Dataset excerpt ::
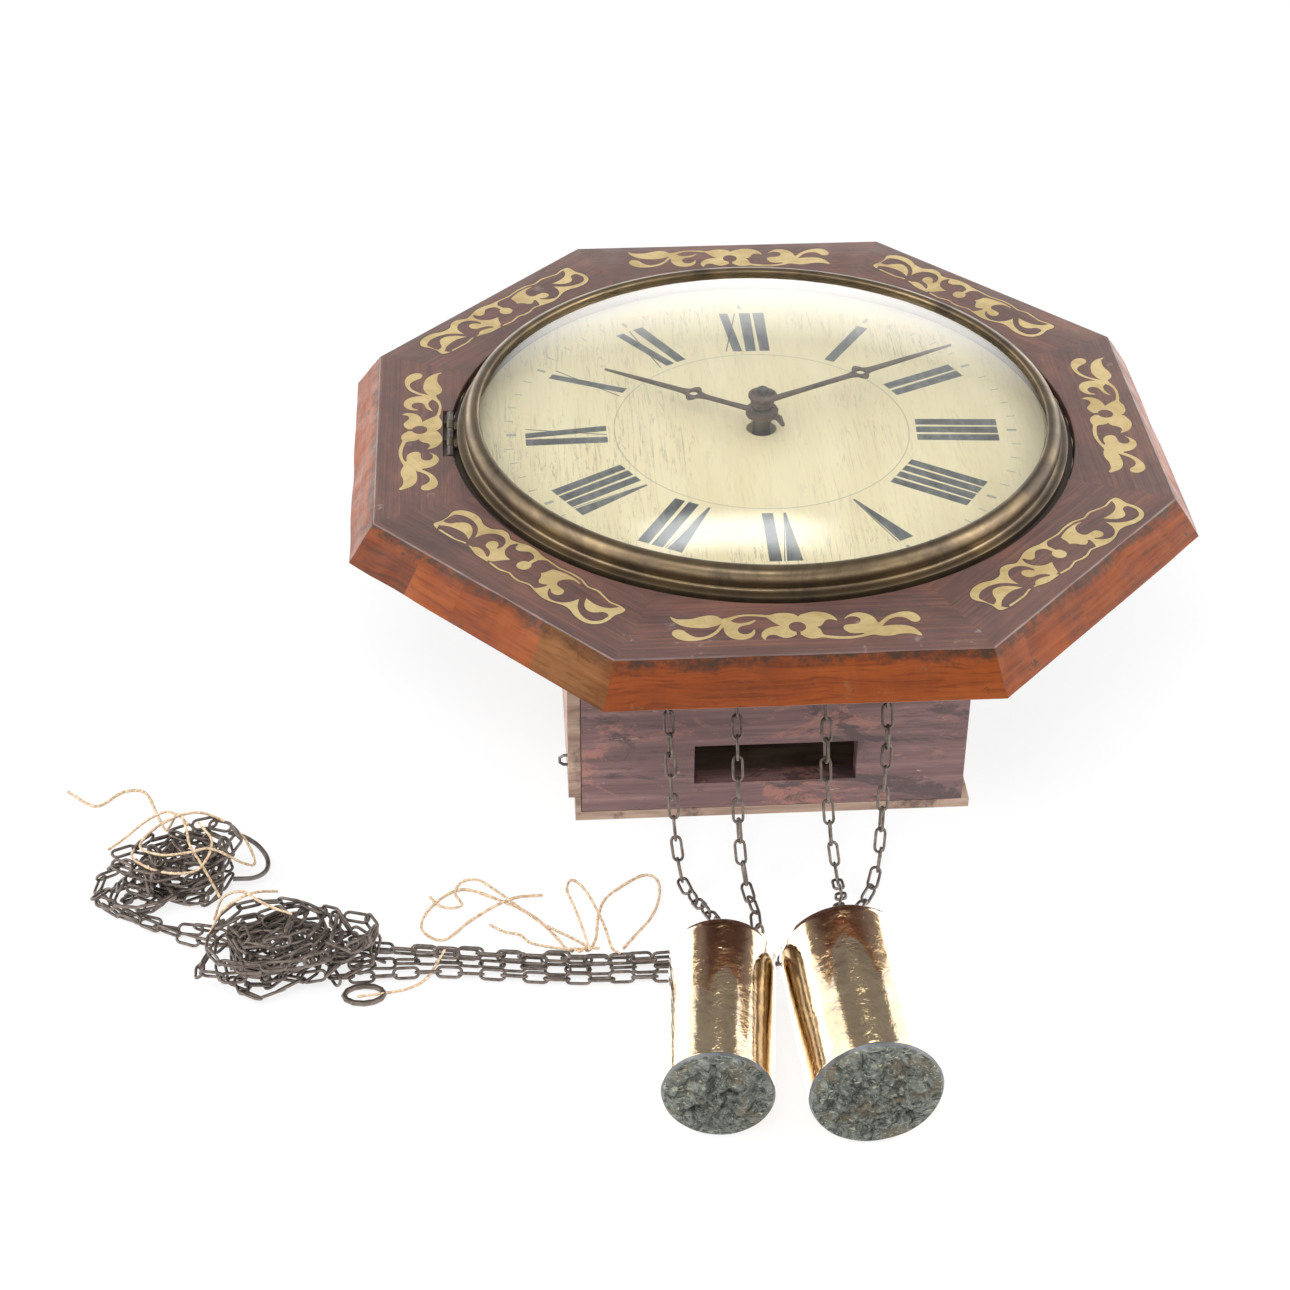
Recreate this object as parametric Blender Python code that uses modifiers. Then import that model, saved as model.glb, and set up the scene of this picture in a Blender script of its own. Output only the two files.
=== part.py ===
"""Octagonal wall clock with a thirty-hour chain movement, lying on its back on a table.

Metres, +Z up. The dial faces +Z, six o'clock points to -Y, and the case's back is at Z = 0.
The origin is on the back of the case, below the dial's centre. The two weights and the
slack chains lie on the same table, in front of the case.
"""
import math

import bmesh
import bpy
from mathutils import Matrix, Vector

MM = 0.001
GAP = 0.3 * MM
RUNNING_GAP = 0.35 * MM
ROUND_SIDES = 48
TURNED_STEPS = 36

# Bezel radii, which the frame's recess and face follow
ROLL_R = 114.7 * MM
FLANGE_WIDE = 4.3 * MM
LIP_INSET = 4.8 * MM
BEZEL_ROOM = 2.5 * MM
DIAL_LEDGE_WIDE = 8.5 * MM
FLANGE_R = ROLL_R + FLANGE_WIDE
LIP_R = ROLL_R - LIP_INSET
BEZEL_RECESS_R = FLANGE_R + BEZEL_ROOM
DIAL_LEDGE_R = BEZEL_RECESS_R - DIAL_LEDGE_WIDE

# Octagonal frame, at the arris between its face and its chamfer
BAND_WIDE = 28.5 * MM
BAND_HIGH = 30.1 * MM
FACE_HALF_WIDTH = BEZEL_RECESS_R + BAND_WIDE
FACE_HALF_HEIGHT = BEZEL_RECESS_R + BAND_HIGH
CORNER_CUT_WIDE = 84.1 * MM
CORNER_CUT_HIGH = 89.9 * MM
TOP_SIDE_HALF = FACE_HALF_WIDTH - CORNER_CUT_WIDE
FLANK_SIDE_HALF = FACE_HALF_HEIGHT - CORNER_CUT_HIGH
CHAMFER_OUT = 10.2 * MM
FRAME_THICK = 15.2 * MM
INLAY_THICK = 0.4 * MM
INLAY_STRAIGHT = dict(long=88 * MM, wide=16 * MM, lobes=3)
INLAY_SLANT = dict(long=90 * MM, wide=14 * MM, lobes=4)
# Name, bearing from the dial's centre in degrees, distance beyond the recess, and turn in degrees
INLAYS = (("bottom", -90.4, 14.7 * MM, 0, INLAY_STRAIGHT), ("top", 90.1, 16.8 * MM, 0, INLAY_STRAIGHT),
          ("left", 178.7, 12.1 * MM, -90, INLAY_STRAIGHT), ("right", 0.2, 14.5 * MM, -90, INLAY_STRAIGHT),
          ("bottom_left", 224.4, 10.1 * MM, -47.5, INLAY_SLANT),
          ("bottom_right", 316.0, 15.3 * MM, 44.8, INLAY_SLANT),
          ("top_left", 135.3, 17.5 * MM, 46.8, INLAY_SLANT),
          ("top_right", 46.7, 17.6 * MM, -46.9, INLAY_SLANT))

# Case
BACK_THICK = 4.0 * MM
CASE_DEEP = 90.2 * MM
CASE_CENTRE_X = -2.7 * MM
CASE_HALF_WIDTH = 75.6 * MM
CASE_HALF_HEIGHT = 105.3 * MM
BOARD_THICK = 8.0 * MM
DOOR_THICK = 4.6 * MM
BATTEN_HIGH = 6.8 * MM
SLOT_CENTRE_X = -2.4 * MM
SLOT_WIDE = 61.6 * MM
SLOT_LOW = 12.0 * MM
SLOT_HIGH = 18.0 * MM
CHAIN_HOLE_R = 6.0 * MM
BOARD_INSET_LEFT = 2.5 * MM
BOARD_INSET_RIGHT = 3.1 * MM
LEFT_DOOR_PROUD = 2.5 * MM
DOOR_TOP_GAP = 1.0 * MM
HANGING_HOLE_XY = (CASE_CENTRE_X, 86.0 * MM)
HANGING_HOLE_R = 4.0 * MM
DOOR_BARREL_R = 1.8 * MM
DOOR_PIN_R = 0.7 * MM
DOOR_HINGE_LONG = 45.0 * MM
DOOR_LEAF_WIDE = 11.0 * MM
LEAF_THICK = 0.6 * MM
PULL_WIRE_R = 0.6 * MM
PULL_Z = 25.0 * MM

# Heights of the case's layers
BACK_TOP = BACK_THICK
CASE_LOW = BACK_TOP + GAP
CASE_TOP = CASE_LOW + CASE_DEEP
FRAME_LOW = CASE_TOP + GAP
FACE_Z = FRAME_LOW + FRAME_THICK

# Dial, bezel and glass
DIAL_THICK = 8.0 * MM
DIAL_DROP = 2.5 * MM
DIAL_Z = FACE_Z - DIAL_DROP
DIAL_R = BEZEL_RECESS_R - GAP
DIAL_HOLE_R = 6.0 * MM
BEZEL_HIGH = 11.6 * MM
GLASS_RISE = 13.4 * MM
GLASS_THICK = 1.6 * MM
BEZEL_LOW = DIAL_Z + GAP
BEZEL_TOP = BEZEL_LOW + BEZEL_HIGH
HINGE_LEAF_WIDE = 2.9 * MM
HINGE_RECESS = dict(x=-(BEZEL_RECESS_R + HINGE_LEAF_WIDE), half=17.0 * MM, deep=4.0 * MM)
BEZEL_AXIS_OUT = 2.6 * MM
BEZEL_AXIS_X = -(FLANGE_R + BEZEL_AXIS_OUT)
BEZEL_AXIS_Z = FACE_Z - 1.0 * MM
BEZEL_BARREL_R = 1.5 * MM
BEZEL_PIN_R = 0.6 * MM
BEZEL_AXIS_ROOM = FLANGE_R - 0.8 * MM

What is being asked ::
Begin with the first line of the listing and copy exactly through the line that contains "MM, -46.9, INLAY_SLANT))", please, keeping both ends and leaving out everything after.

Complete output ::
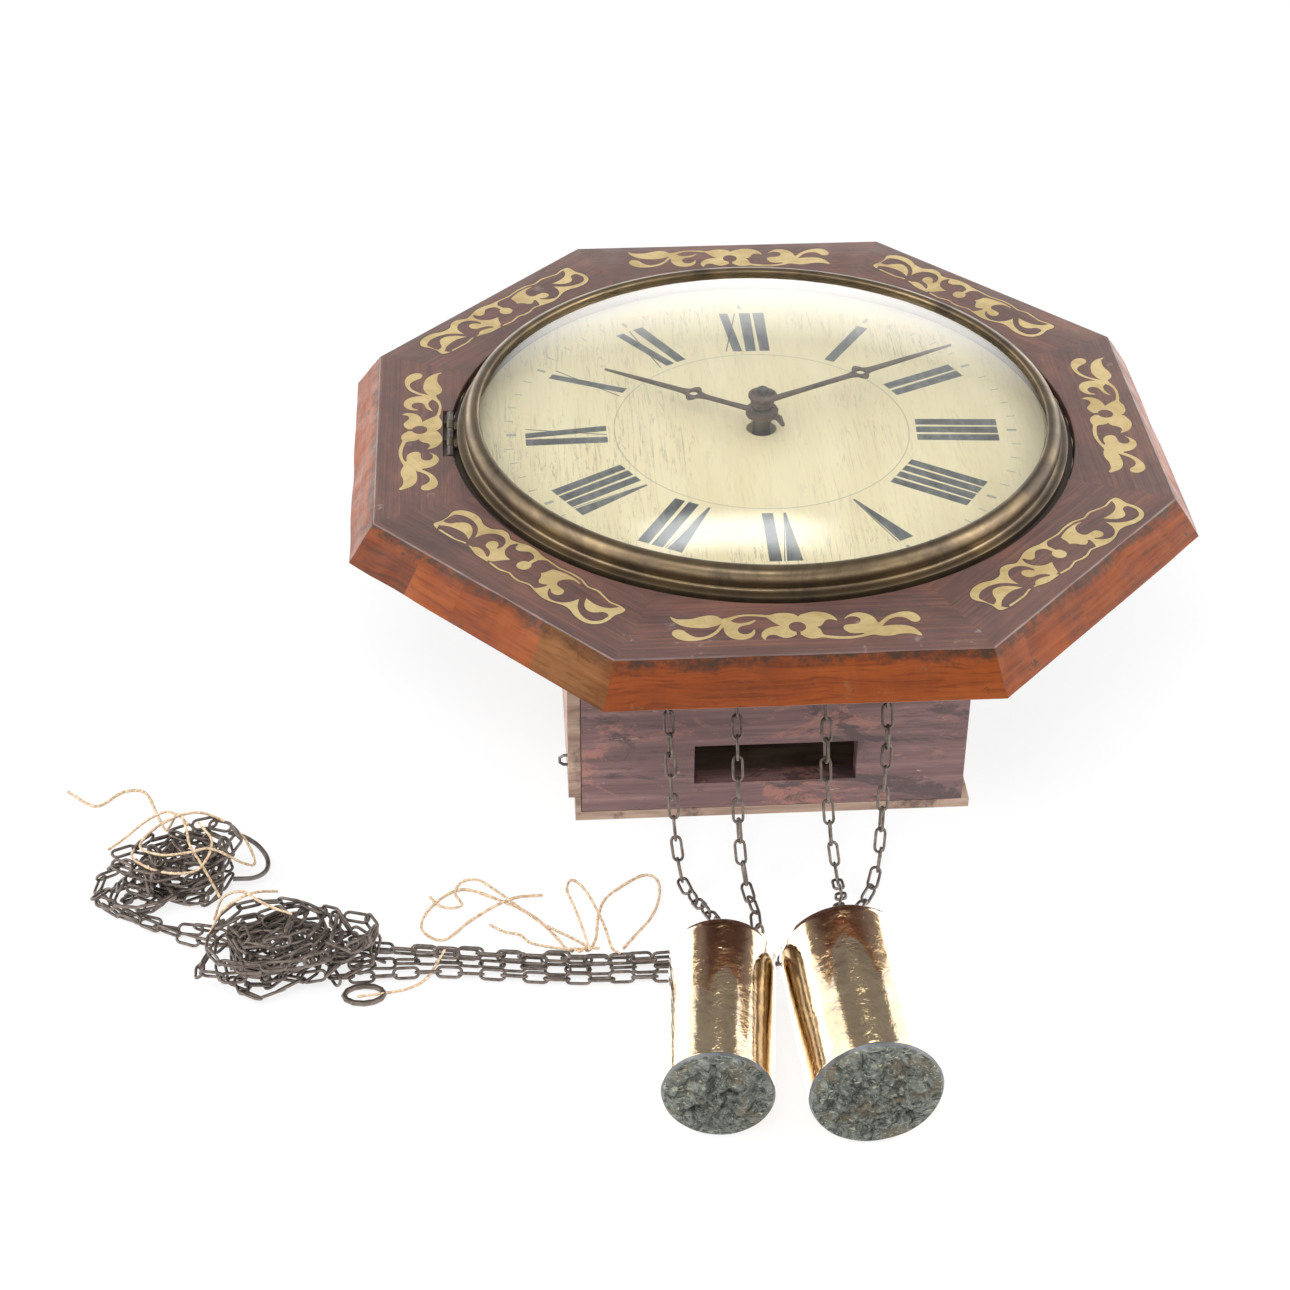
Recreate this object as parametric Blender Python code that uses modifiers. Then import that model, saved as model.glb, and set up the scene of this picture in a Blender script of its own. Output only the two files.
=== part.py ===
"""Octagonal wall clock with a thirty-hour chain movement, lying on its back on a table.

Metres, +Z up. The dial faces +Z, six o'clock points to -Y, and the case's back is at Z = 0.
The origin is on the back of the case, below the dial's centre. The two weights and the
slack chains lie on the same table, in front of the case.
"""
import math

import bmesh
import bpy
from mathutils import Matrix, Vector

MM = 0.001
GAP = 0.3 * MM
RUNNING_GAP = 0.35 * MM
ROUND_SIDES = 48
TURNED_STEPS = 36

# Bezel radii, which the frame's recess and face follow
ROLL_R = 114.7 * MM
FLANGE_WIDE = 4.3 * MM
LIP_INSET = 4.8 * MM
BEZEL_ROOM = 2.5 * MM
DIAL_LEDGE_WIDE = 8.5 * MM
FLANGE_R = ROLL_R + FLANGE_WIDE
LIP_R = ROLL_R - LIP_INSET
BEZEL_RECESS_R = FLANGE_R + BEZEL_ROOM
DIAL_LEDGE_R = BEZEL_RECESS_R - DIAL_LEDGE_WIDE

# Octagonal frame, at the arris between its face and its chamfer
BAND_WIDE = 28.5 * MM
BAND_HIGH = 30.1 * MM
FACE_HALF_WIDTH = BEZEL_RECESS_R + BAND_WIDE
FACE_HALF_HEIGHT = BEZEL_RECESS_R + BAND_HIGH
CORNER_CUT_WIDE = 84.1 * MM
CORNER_CUT_HIGH = 89.9 * MM
TOP_SIDE_HALF = FACE_HALF_WIDTH - CORNER_CUT_WIDE
FLANK_SIDE_HALF = FACE_HALF_HEIGHT - CORNER_CUT_HIGH
CHAMFER_OUT = 10.2 * MM
FRAME_THICK = 15.2 * MM
INLAY_THICK = 0.4 * MM
INLAY_STRAIGHT = dict(long=88 * MM, wide=16 * MM, lobes=3)
INLAY_SLANT = dict(long=90 * MM, wide=14 * MM, lobes=4)
# Name, bearing from the dial's centre in degrees, distance beyond the recess, and turn in degrees
INLAYS = (("bottom", -90.4, 14.7 * MM, 0, INLAY_STRAIGHT), ("top", 90.1, 16.8 * MM, 0, INLAY_STRAIGHT),
          ("left", 178.7, 12.1 * MM, -90, INLAY_STRAIGHT), ("right", 0.2, 14.5 * MM, -90, INLAY_STRAIGHT),
          ("bottom_left", 224.4, 10.1 * MM, -47.5, INLAY_SLANT),
          ("bottom_right", 316.0, 15.3 * MM, 44.8, INLAY_SLANT),
          ("top_left", 135.3, 17.5 * MM, 46.8, INLAY_SLANT),
          ("top_right", 46.7, 17.6 * MM, -46.9, INLAY_SLANT))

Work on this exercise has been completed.